DATASET EXCERPT.

● ● ● ● ● ● ●

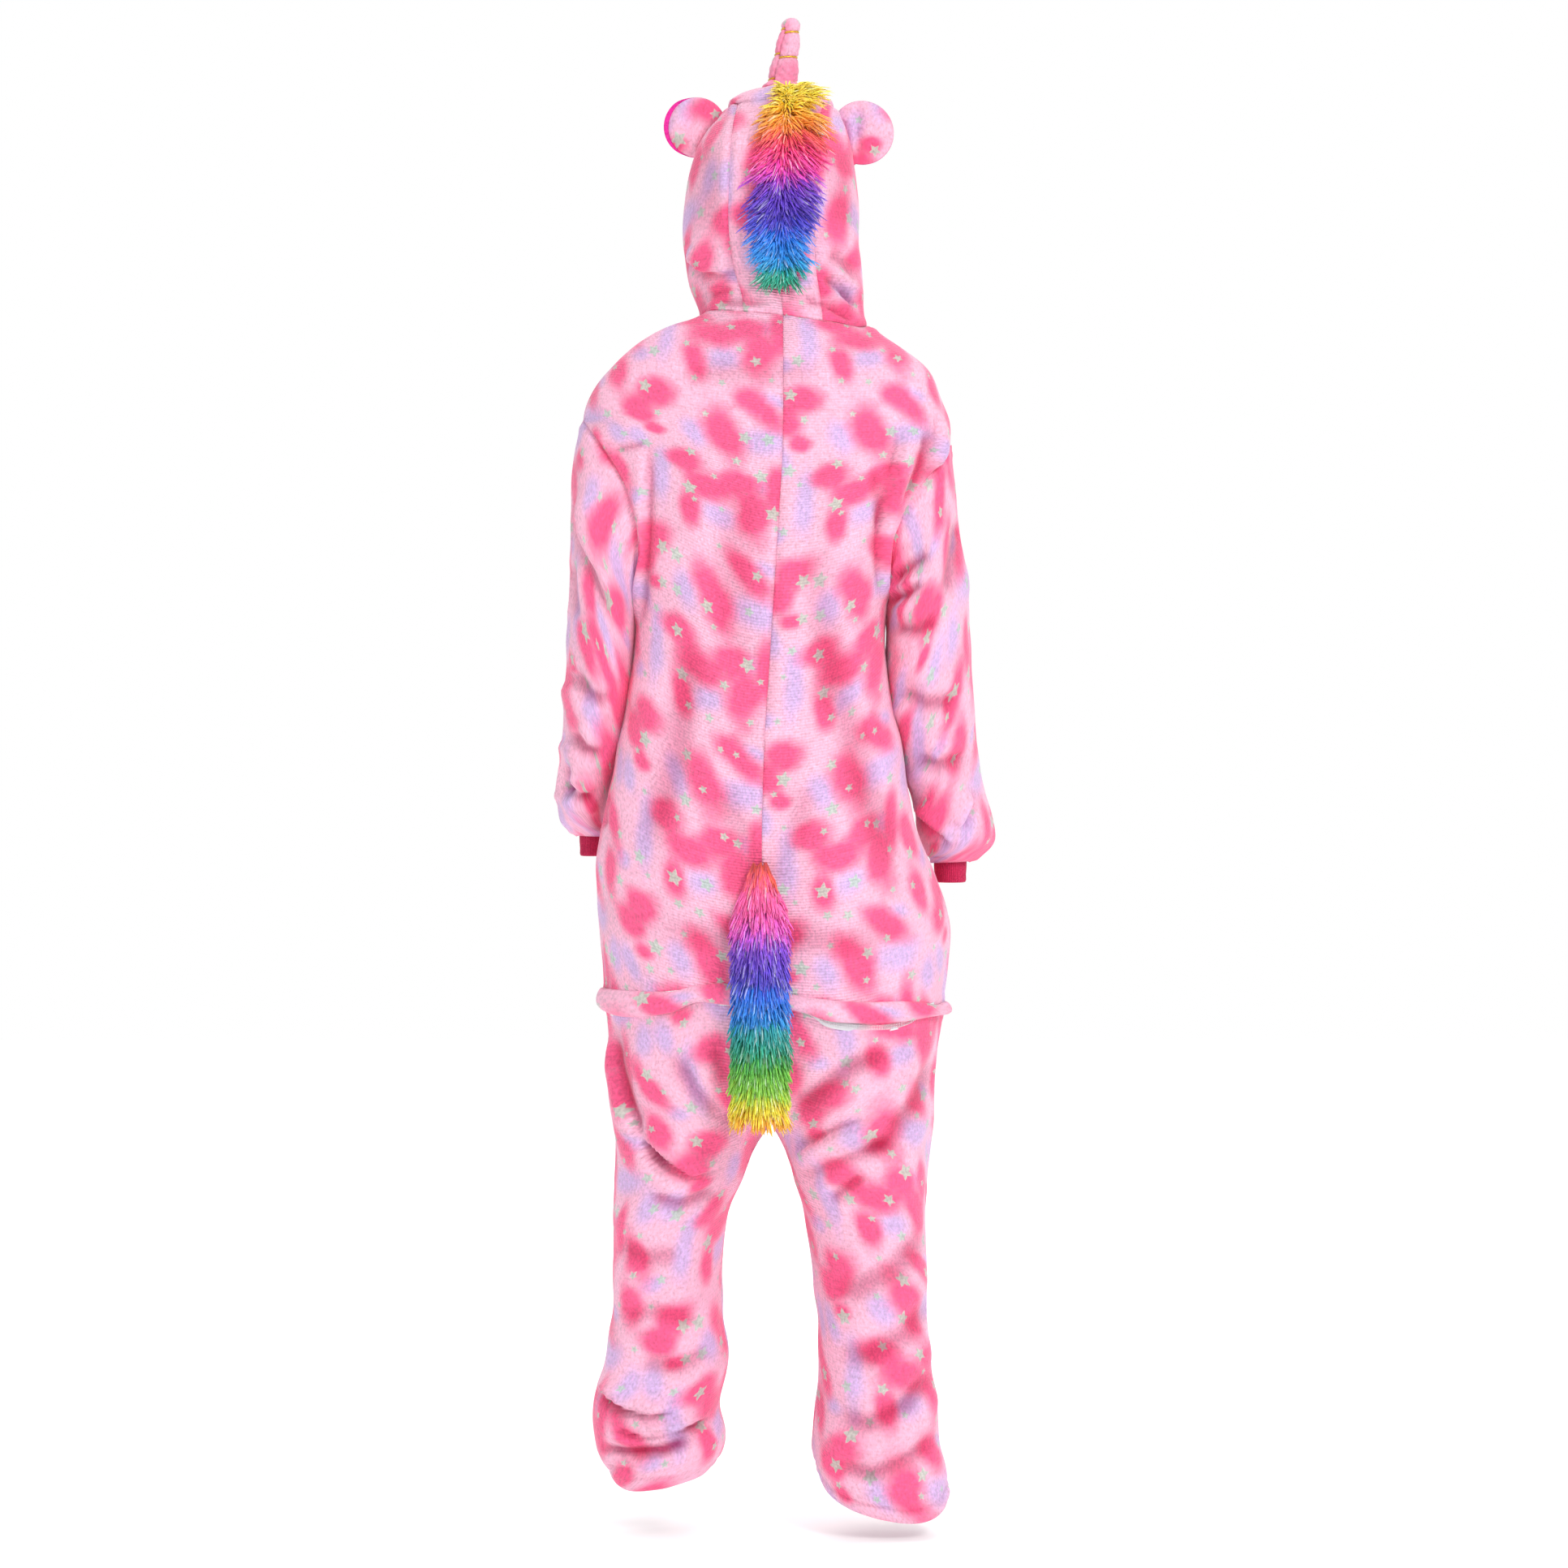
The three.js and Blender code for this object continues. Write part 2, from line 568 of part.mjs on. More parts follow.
// ---------- fur: closed solids of the tinsel's reach ----------
// Rings of a half-round section along a path; each station is { centre, out, across, half, reach }.
function furSolid(stations) {
  const around = 10;
  const rings = stations.map(({ centre, out, across, half, reach }) =>
    Array.from({ length: around }, (_, i) => {
      const a = (2 * Math.PI * i) / around;
      const away = Math.sin(a) > 0 ? reach * Math.sin(a) : 0.12 * reach * Math.sin(a);
      return centre.clone().addScaledVector(across, half * Math.cos(a)).addScaledVector(out, away + 0.12 * reach);
    }),
  );
  const position = rings.flat().flatMap((p) => p.toArray());
  const triangles = [];
  rings.slice(1).forEach((_, r) => {
    for (let i = 0; i < around; i++) {
      const j = (i + 1) % around;
      const [a, b, c, d] = [r * around + i, r * around + j, (r + 1) * around + j, (r + 1) * around + i];
      triangles.push(a, b, c, a, c, d);
    }
  });
  const last = (rings.length - 1) * around;
  for (let i = 1; i + 1 < around; i++) {
    triangles.push(0, i + 1, i, last, last + i, last + i + 1);
  }
  return solid(position, triangles);
}

// The mane: share of the crown's turn, half-width, reach and middle x over the crown, then height, half-width,
// reach and middle x down the hood's back to the nape.
const MANE_CROWN = [
  [0.42, 26, 20, 16],
  [0.28, 34, 26, 22],
  [0.12, 40, 28, 27],
];
const MANE_BACK = through([
  [48, 22, 22, 10],
  [70, 30, 26, 9],
  [110, 36, 28, 4],
  [150, 40, 30, 9],
  [195, 42, 30, 20],
  [232, 41, 29, 28],
]);
const MANE_LIFT = 2.4;
function maneStations() {
  const across = new THREE.Vector3(1, 0, 0);
  const [, , , back, front] = HOOD(STRIP_TOP);
  const over = MANE_CROWN.map(([share, half, reach, x]) => {
    const turn = Math.PI * share;
    const out = new THREE.Vector3(0, -Math.cos(turn) * 0.9, Math.sin(turn)).normalize();
    const y = mix(back, front, (1 - Math.cos(turn)) / 2);
    const centre = new THREE.Vector3(x, y, STRIP_TOP + (CROWN - STRIP_TOP) * Math.sin(turn) + 1);
    return { centre: centre.addScaledVector(out, MANE_LIFT + 1.6), out, across, half, reach };
  });
  const down = [236, 200, 160, 120, 84, 56].map((z) => {
    const [half, reach, x] = MANE_BACK(z);
    const p = hood(LEFT, z, -90);
    const slope = (hood(LEFT, z + 4, -90).y - hood(LEFT, z - 4, -90).y) / 8;
    const out = new THREE.Vector3(0, -1, slope).normalize();
    const centre = new THREE.Vector3(x, p.y, p.z);
    return { centre: centre.addScaledVector(out, MANE_LIFT + 0.6), out, across, half, reach };
  });
  return [...over, ...down];
}
add("mane", furSolid(maneStations()), TINSEL);

// The tail hangs from the middle back seam, over the seat flap.
const TAIL = [
  [-618, 5, 8, 3],
  [-640, 20, 24, 4],
  [-672, 32, 36, 6],
  [-700, 36, 42, 9],
  [-745, 36, 44, 14],
  [-800, 35, 44, 14],
  [-850, 35, 44, 14],
  [-890, 36, 44, 14],
  [-912, 34, 38, 15],
  [-926, 24, 24, 18],
];
const TAIL_X = -18;
const TAIL_BACK = 131;
function tailStations() {
  return TAIL.map(([z, half, reach, clear]) => ({
    centre: new THREE.Vector3(TAIL_X, -TAIL_BACK - clear, z),
    out: new THREE.Vector3(0, -1, 0),
    across: new THREE.Vector3(1, 0, 0),
    half,
    reach,
  }));
}
add("tail", furSolid(tailStations()), TINSEL);

// ---------- bands that lie on the body: each is a closed section, carried round the body's surface ----------
// section: [offset outwards, height] points; path: [side, angle] pairs from left to right.
function bandOnBody(section, path) {
  const ring = ([side, angle]) =>
    section.map(([offset, z]) => {
      const p = body(side, z, angle);
      const round = body(side, z, angle + 1).sub(body(side, z, angle - 1));
      const rise = body(side, z + 2, angle).sub(body(side, z - 2, angle));
      const n = round.cross(rise).multiplyScalar(side).normalize();
      return p.addScaledVector(n, offset);
    });
  const rings = path.map(ring);
  const count = section.length;
  const triangles = [];
  rings.slice(1).forEach((_, r) => {
    for (let i = 0; i < count; i++) {
      const j = (i + 1) % count;
      const [a, b, c, d] = [r * count + i, r * count + j, (r + 1) * count + j, (r + 1) * count + i];
      triangles.push(a, c, b, a, d, c);
    }
  });
  const last = (rings.length - 1) * count;
  for (const [i, j, k] of THREE.ShapeUtils.triangulateShape(section.map(([o, z]) => new THREE.Vector2(o, z)), [])) {
    triangles.push(i, j, k, last + i, last + k, last + j);
  }
  return solid(rings.flatMap((r) => r.flatMap((p) => p.toArray())), triangles);
}
// From the left side round the back to the right side at the panels' own columns, stopping short of the side seams.
const roundBack = (short) => {
  const half = (side) => steps(COLUMNS, (t) => [side, Math.min(-90 * t, -short)]);
  return [...half(LEFT), ...half(RIGHT).reverse().slice(1)];
};

const FLAP_SECTION = [
  [0.5, -767],
  [0.5, -779],
  [3.6, -784],
  [4.2, -797],
  [7.5, -799],
  [10, -792],
  [10, -774],
  [6, -767],
];
add("seat_flap", bandOnBody(FLAP_SECTION, roundBack(5)), FLEECE);
const TAPE_SECTION = [
  [-5.9, -774],
  [-5.9, -814],
  [-4.6, -814],
  [-4.6, -774],
];
add("seat_zip_tape", bandOnBody(TAPE_SECTION, roundBack(4)), ZIP_GREY);
const COIL_SECTION = [
  [-2.9, -797],
  [-0.9, -797],
  [-0.9, -791],
  [-2.9, -791],
];
add("seat_zip_coil", bandOnBody(COIL_SECTION, roundBack(12)), ZIP_GREY);
const SLIDER_SECTION = [
  [-0.3, -798],
  [1.9, -798],
  [1.9, -790],
  [-0.3, -790],
];
add("seat_zip_slider", bandOnBody(SLIDER_SECTION, [[LEFT, -16], [LEFT, -20]]), ZIP_GREY);

// ---------- button placket down the middle front ----------
const PLACKET_TOP = -3;
const PLACKET_BOTTOM = -640;
const placketAngle = (side, z, x) => {
  const [, left, right] = BODY(z);
  return THREE.MathUtils.radToDeg(Math.acos((x / (side < 0 ? left : right)) ** (SQUARENESS / 2)));
};
const placket = new Cloth();
for (const side of [LEFT, RIGHT]) {
  const rows = steps(16, (t) => {
    const z = mix(PLACKET_TOP, PLACKET_BOTTOM, t);
    return steps(2, (u) => body(side, z, mix(90, placketAngle(side, z, PLACKET_HALF), u)));
  });
  placket.patch("placket", rows, side < 0);
}
placket.smoothNormals();
add("placket", placket.wall("placket", CLOTH + 1.2, 1.2), FLEECE);
const BUTTON_PROFILE = [
  [0, 0],
  [BUTTON_R - 1, 0],
  [BUTTON_R, 1],
  [BUTTON_R, 2.4],
  [BUTTON_R - 1.4, 3.4],
  [BUTTON_R - 3.4, 2.6],
  [0, 2.6],
].map(([r, h]) => new THREE.Vector2(r, h));
for (let i = 0; i < BUTTONS; i++) {
  const z = mix(-26, PLACKET_BOTTOM + 50, i / (BUTTONS - 1));
  const p = body(RIGHT, z, 90);
  const rise = body(RIGHT, z + 10, 90).sub(body(RIGHT, z - 10, 90));
  const out = new THREE.Vector3(1, 0, 0).cross(rise).negate().normalize();
  if (out.y < 0) out.negate();
  const button = add(`button_${i + 1}`, new THREE.LatheGeometry(BUTTON_PROFILE, 16), BUTTON_PINK);
  button.quaternion.setFromUnitVectors(new THREE.Vector3(0, 1, 0), out);
  button.position.copy(p.addScaledVector(out, CLOTH + 2.6));
}

export default onesie;
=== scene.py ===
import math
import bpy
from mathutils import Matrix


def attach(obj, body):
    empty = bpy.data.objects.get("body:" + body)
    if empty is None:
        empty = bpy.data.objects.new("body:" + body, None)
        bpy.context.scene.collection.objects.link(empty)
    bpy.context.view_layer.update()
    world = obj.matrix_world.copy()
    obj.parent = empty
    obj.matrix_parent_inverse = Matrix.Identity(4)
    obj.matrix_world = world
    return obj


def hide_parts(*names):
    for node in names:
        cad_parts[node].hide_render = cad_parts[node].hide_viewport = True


bl_info = {
    "name": "Unicorn Onesie",
    "version": (1, 0, 0),
    "blender": (4, 5, 0),
    "location": "3D View > Sidebar > Onesie",
    "description": "Makes a worn hooded fleece onesie with a stuffed horn and a tinsel mane and tail",
    "category": "Add Mesh",
}

import bpy
import numpy as np
from bpy.props import FloatProperty, FloatVectorProperty, IntProperty, PointerProperty
from mathutils import Vector

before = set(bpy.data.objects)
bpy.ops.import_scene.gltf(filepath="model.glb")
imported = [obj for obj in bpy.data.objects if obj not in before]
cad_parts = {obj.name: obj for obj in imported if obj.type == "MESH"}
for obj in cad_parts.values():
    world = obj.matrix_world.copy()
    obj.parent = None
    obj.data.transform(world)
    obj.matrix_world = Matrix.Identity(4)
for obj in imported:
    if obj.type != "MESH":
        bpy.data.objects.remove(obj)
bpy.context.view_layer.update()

# Lengths are in millimetres and angles in degrees until make_mesh and the materials turn them into metres.
# x runs to the wearer's right, y the way the wearer faces, and z up from the neckline.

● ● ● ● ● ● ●

WHAT TO WORK ON. Reproduce the lines exactly, taking as the first line the one with "const z = mix(-26, PLACKET_BOTTOM" and as the last line the one with "before = set(bpy.data.objects)", and include nothing else.

ANSWER BELOW.
  const z = mix(-26, PLACKET_BOTTOM + 50, i / (BUTTONS - 1));
  const p = body(RIGHT, z, 90);
  const rise = body(RIGHT, z + 10, 90).sub(body(RIGHT, z - 10, 90));
  const out = new THREE.Vector3(1, 0, 0).cross(rise).negate().normalize();
  if (out.y < 0) out.negate();
  const button = add(`button_${i + 1}`, new THREE.LatheGeometry(BUTTON_PROFILE, 16), BUTTON_PINK);
  button.quaternion.setFromUnitVectors(new THREE.Vector3(0, 1, 0), out);
  button.position.copy(p.addScaledVector(out, CLOTH + 2.6));
}

export default onesie;
=== scene.py ===
import math
import bpy
from mathutils import Matrix


def attach(obj, body):
    empty = bpy.data.objects.get("body:" + body)
    if empty is None:
        empty = bpy.data.objects.new("body:" + body, None)
        bpy.context.scene.collection.objects.link(empty)
    bpy.context.view_layer.update()
    world = obj.matrix_world.copy()
    obj.parent = empty
    obj.matrix_parent_inverse = Matrix.Identity(4)
    obj.matrix_world = world
    return obj


def hide_parts(*names):
    for node in names:
        cad_parts[node].hide_render = cad_parts[node].hide_viewport = True


bl_info = {
    "name": "Unicorn Onesie",
    "version": (1, 0, 0),
    "blender": (4, 5, 0),
    "location": "3D View > Sidebar > Onesie",
    "description": "Makes a worn hooded fleece onesie with a stuffed horn and a tinsel mane and tail",
    "category": "Add Mesh",
}

import bpy
import numpy as np
from bpy.props import FloatProperty, FloatVectorProperty, IntProperty, PointerProperty
from mathutils import Vector

before = set(bpy.data.objects)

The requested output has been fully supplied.